--- TASK MATERIAL ---

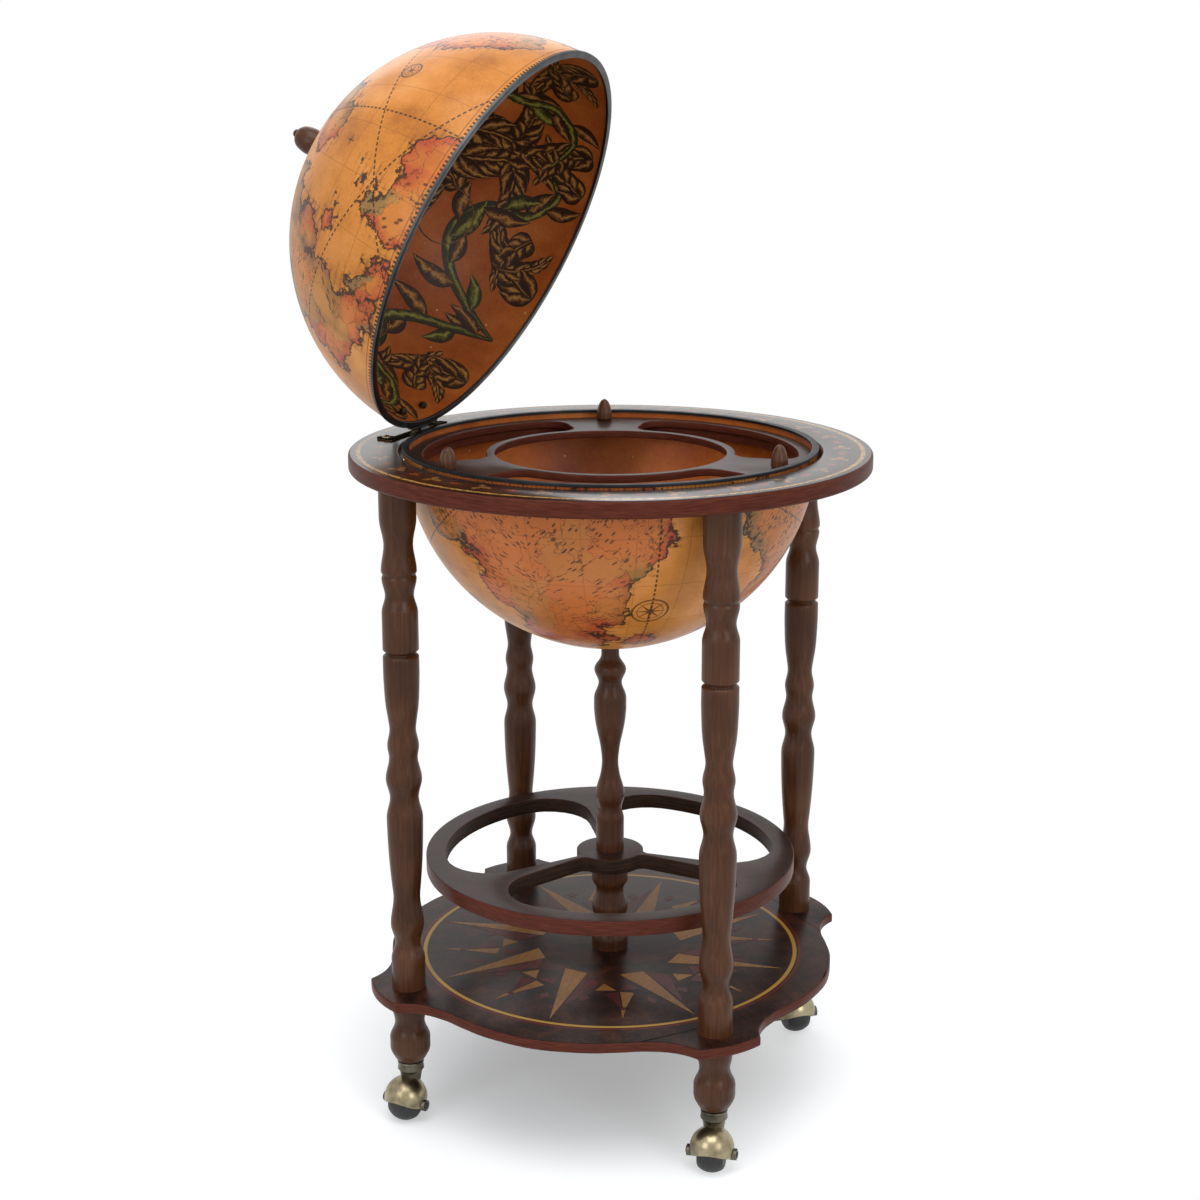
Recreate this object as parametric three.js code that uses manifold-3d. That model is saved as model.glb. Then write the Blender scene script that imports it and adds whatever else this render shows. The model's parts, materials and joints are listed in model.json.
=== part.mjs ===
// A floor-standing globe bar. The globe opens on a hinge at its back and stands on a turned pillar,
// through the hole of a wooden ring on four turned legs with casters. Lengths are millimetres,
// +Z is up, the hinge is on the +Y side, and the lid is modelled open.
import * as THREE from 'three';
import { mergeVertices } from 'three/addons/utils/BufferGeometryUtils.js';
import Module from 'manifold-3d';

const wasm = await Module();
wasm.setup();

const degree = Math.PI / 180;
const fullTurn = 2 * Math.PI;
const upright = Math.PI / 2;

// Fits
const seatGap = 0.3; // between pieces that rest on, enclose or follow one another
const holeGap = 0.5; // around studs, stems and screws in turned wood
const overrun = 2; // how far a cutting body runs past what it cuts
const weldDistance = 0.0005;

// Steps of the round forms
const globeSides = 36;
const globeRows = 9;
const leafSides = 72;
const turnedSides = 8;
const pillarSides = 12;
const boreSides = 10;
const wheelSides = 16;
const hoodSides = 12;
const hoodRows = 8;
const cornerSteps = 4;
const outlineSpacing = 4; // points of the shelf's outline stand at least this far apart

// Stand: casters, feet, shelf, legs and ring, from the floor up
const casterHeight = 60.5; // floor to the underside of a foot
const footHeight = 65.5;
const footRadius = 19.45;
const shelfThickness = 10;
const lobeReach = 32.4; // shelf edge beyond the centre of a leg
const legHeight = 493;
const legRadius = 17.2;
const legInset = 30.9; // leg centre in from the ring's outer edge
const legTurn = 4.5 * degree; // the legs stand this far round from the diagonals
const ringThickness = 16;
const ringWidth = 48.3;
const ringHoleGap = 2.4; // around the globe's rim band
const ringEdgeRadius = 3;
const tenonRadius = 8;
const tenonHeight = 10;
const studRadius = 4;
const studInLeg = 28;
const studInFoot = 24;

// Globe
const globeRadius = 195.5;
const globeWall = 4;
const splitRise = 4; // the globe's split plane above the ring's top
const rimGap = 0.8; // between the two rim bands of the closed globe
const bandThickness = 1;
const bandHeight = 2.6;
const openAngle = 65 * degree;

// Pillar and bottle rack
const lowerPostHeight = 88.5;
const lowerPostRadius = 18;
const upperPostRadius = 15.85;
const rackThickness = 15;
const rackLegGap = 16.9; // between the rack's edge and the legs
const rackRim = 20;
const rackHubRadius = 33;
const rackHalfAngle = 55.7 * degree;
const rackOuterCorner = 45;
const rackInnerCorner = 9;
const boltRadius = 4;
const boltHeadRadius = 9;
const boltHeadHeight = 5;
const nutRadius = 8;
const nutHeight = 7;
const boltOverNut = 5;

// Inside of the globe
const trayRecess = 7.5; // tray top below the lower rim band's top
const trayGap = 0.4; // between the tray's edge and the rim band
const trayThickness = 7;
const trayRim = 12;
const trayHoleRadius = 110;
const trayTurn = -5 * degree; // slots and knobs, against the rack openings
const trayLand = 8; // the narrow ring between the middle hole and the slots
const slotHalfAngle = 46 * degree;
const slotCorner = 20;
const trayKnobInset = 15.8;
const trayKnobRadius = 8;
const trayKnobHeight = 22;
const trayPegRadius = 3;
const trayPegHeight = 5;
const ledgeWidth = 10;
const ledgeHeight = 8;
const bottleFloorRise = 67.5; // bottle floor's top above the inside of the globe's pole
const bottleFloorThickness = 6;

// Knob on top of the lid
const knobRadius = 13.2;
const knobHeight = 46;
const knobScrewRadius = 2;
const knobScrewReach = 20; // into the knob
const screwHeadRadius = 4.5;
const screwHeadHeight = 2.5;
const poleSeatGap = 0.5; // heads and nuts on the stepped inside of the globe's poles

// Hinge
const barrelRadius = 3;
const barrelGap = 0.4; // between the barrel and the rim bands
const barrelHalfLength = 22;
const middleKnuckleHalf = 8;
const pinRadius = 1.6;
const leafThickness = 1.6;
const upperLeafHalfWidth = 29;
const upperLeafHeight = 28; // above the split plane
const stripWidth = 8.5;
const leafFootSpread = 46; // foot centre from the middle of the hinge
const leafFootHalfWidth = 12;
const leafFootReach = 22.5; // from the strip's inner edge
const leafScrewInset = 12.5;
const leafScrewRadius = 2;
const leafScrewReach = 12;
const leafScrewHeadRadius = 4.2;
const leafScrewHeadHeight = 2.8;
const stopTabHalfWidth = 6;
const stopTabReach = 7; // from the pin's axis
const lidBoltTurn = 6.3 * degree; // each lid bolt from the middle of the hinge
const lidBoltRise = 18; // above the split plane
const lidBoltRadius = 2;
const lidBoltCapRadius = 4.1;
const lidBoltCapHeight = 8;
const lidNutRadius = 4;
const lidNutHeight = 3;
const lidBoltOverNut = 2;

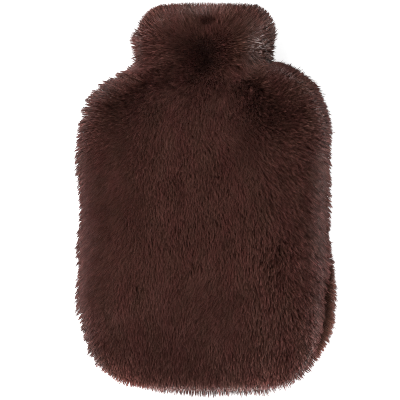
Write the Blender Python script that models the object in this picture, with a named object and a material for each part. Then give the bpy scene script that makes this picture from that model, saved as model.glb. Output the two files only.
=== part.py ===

---

TASK DESCRIPTION:
Take the lines above and print them exactly.

OUTPUT FOR THIS EXERCISE:
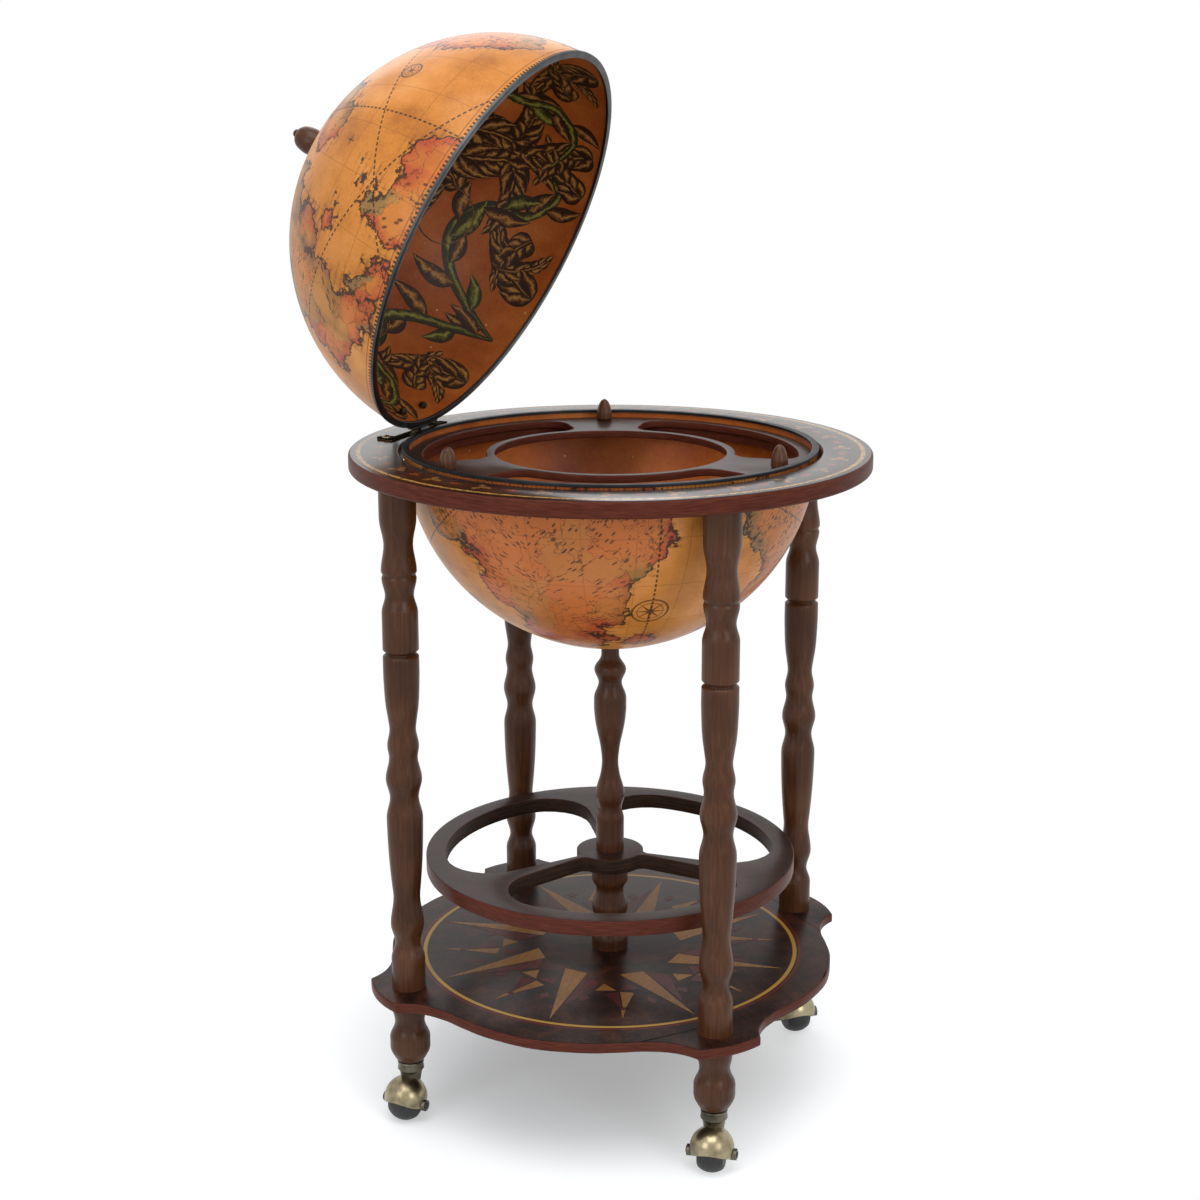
Recreate this object as parametric three.js code that uses manifold-3d. That model is saved as model.glb. Then write the Blender scene script that imports it and adds whatever else this render shows. The model's parts, materials and joints are listed in model.json.
=== part.mjs ===
// A floor-standing globe bar. The globe opens on a hinge at its back and stands on a turned pillar,
// through the hole of a wooden ring on four turned legs with casters. Lengths are millimetres,
// +Z is up, the hinge is on the +Y side, and the lid is modelled open.
import * as THREE from 'three';
import { mergeVertices } from 'three/addons/utils/BufferGeometryUtils.js';
import Module from 'manifold-3d';

const wasm = await Module();
wasm.setup();

const degree = Math.PI / 180;
const fullTurn = 2 * Math.PI;
const upright = Math.PI / 2;

// Fits
const seatGap = 0.3; // between pieces that rest on, enclose or follow one another
const holeGap = 0.5; // around studs, stems and screws in turned wood
const overrun = 2; // how far a cutting body runs past what it cuts
const weldDistance = 0.0005;

// Steps of the round forms
const globeSides = 36;
const globeRows = 9;
const leafSides = 72;
const turnedSides = 8;
const pillarSides = 12;
const boreSides = 10;
const wheelSides = 16;
const hoodSides = 12;
const hoodRows = 8;
const cornerSteps = 4;
const outlineSpacing = 4; // points of the shelf's outline stand at least this far apart

// Stand: casters, feet, shelf, legs and ring, from the floor up
const casterHeight = 60.5; // floor to the underside of a foot
const footHeight = 65.5;
const footRadius = 19.45;
const shelfThickness = 10;
const lobeReach = 32.4; // shelf edge beyond the centre of a leg
const legHeight = 493;
const legRadius = 17.2;
const legInset = 30.9; // leg centre in from the ring's outer edge
const legTurn = 4.5 * degree; // the legs stand this far round from the diagonals
const ringThickness = 16;
const ringWidth = 48.3;
const ringHoleGap = 2.4; // around the globe's rim band
const ringEdgeRadius = 3;
const tenonRadius = 8;
const tenonHeight = 10;
const studRadius = 4;
const studInLeg = 28;
const studInFoot = 24;

// Globe
const globeRadius = 195.5;
const globeWall = 4;
const splitRise = 4; // the globe's split plane above the ring's top
const rimGap = 0.8; // between the two rim bands of the closed globe
const bandThickness = 1;
const bandHeight = 2.6;
const openAngle = 65 * degree;

// Pillar and bottle rack
const lowerPostHeight = 88.5;
const lowerPostRadius = 18;
const upperPostRadius = 15.85;
const rackThickness = 15;
const rackLegGap = 16.9; // between the rack's edge and the legs
const rackRim = 20;
const rackHubRadius = 33;
const rackHalfAngle = 55.7 * degree;
const rackOuterCorner = 45;
const rackInnerCorner = 9;
const boltRadius = 4;
const boltHeadRadius = 9;
const boltHeadHeight = 5;
const nutRadius = 8;
const nutHeight = 7;
const boltOverNut = 5;

// Inside of the globe
const trayRecess = 7.5; // tray top below the lower rim band's top
const trayGap = 0.4; // between the tray's edge and the rim band
const trayThickness = 7;
const trayRim = 12;
const trayHoleRadius = 110;
const trayTurn = -5 * degree; // slots and knobs, against the rack openings
const trayLand = 8; // the narrow ring between the middle hole and the slots
const slotHalfAngle = 46 * degree;
const slotCorner = 20;
const trayKnobInset = 15.8;
const trayKnobRadius = 8;
const trayKnobHeight = 22;
const trayPegRadius = 3;
const trayPegHeight = 5;
const ledgeWidth = 10;
const ledgeHeight = 8;
const bottleFloorRise = 67.5; // bottle floor's top above the inside of the globe's pole
const bottleFloorThickness = 6;

// Knob on top of the lid
const knobRadius = 13.2;
const knobHeight = 46;
const knobScrewRadius = 2;
const knobScrewReach = 20; // into the knob
const screwHeadRadius = 4.5;
const screwHeadHeight = 2.5;
const poleSeatGap = 0.5; // heads and nuts on the stepped inside of the globe's poles

// Hinge
const barrelRadius = 3;
const barrelGap = 0.4; // between the barrel and the rim bands
const barrelHalfLength = 22;
const middleKnuckleHalf = 8;
const pinRadius = 1.6;
const leafThickness = 1.6;
const upperLeafHalfWidth = 29;
const upperLeafHeight = 28; // above the split plane
const stripWidth = 8.5;
const leafFootSpread = 46; // foot centre from the middle of the hinge
const leafFootHalfWidth = 12;
const leafFootReach = 22.5; // from the strip's inner edge
const leafScrewInset = 12.5;
const leafScrewRadius = 2;
const leafScrewReach = 12;
const leafScrewHeadRadius = 4.2;
const leafScrewHeadHeight = 2.8;
const stopTabHalfWidth = 6;
const stopTabReach = 7; // from the pin's axis
const lidBoltTurn = 6.3 * degree; // each lid bolt from the middle of the hinge
const lidBoltRise = 18; // above the split plane
const lidBoltRadius = 2;
const lidBoltCapRadius = 4.1;
const lidBoltCapHeight = 8;
const lidNutRadius = 4;
const lidNutHeight = 3;
const lidBoltOverNut = 2;

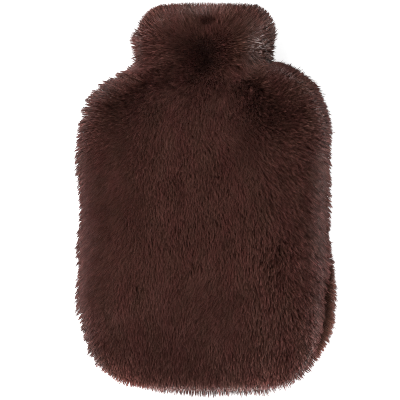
Write the Blender Python script that models the object in this picture, with a named object and a material for each part. Then give the bpy scene script that makes this picture from that model, saved as model.glb. Output the two files only.
=== part.py ===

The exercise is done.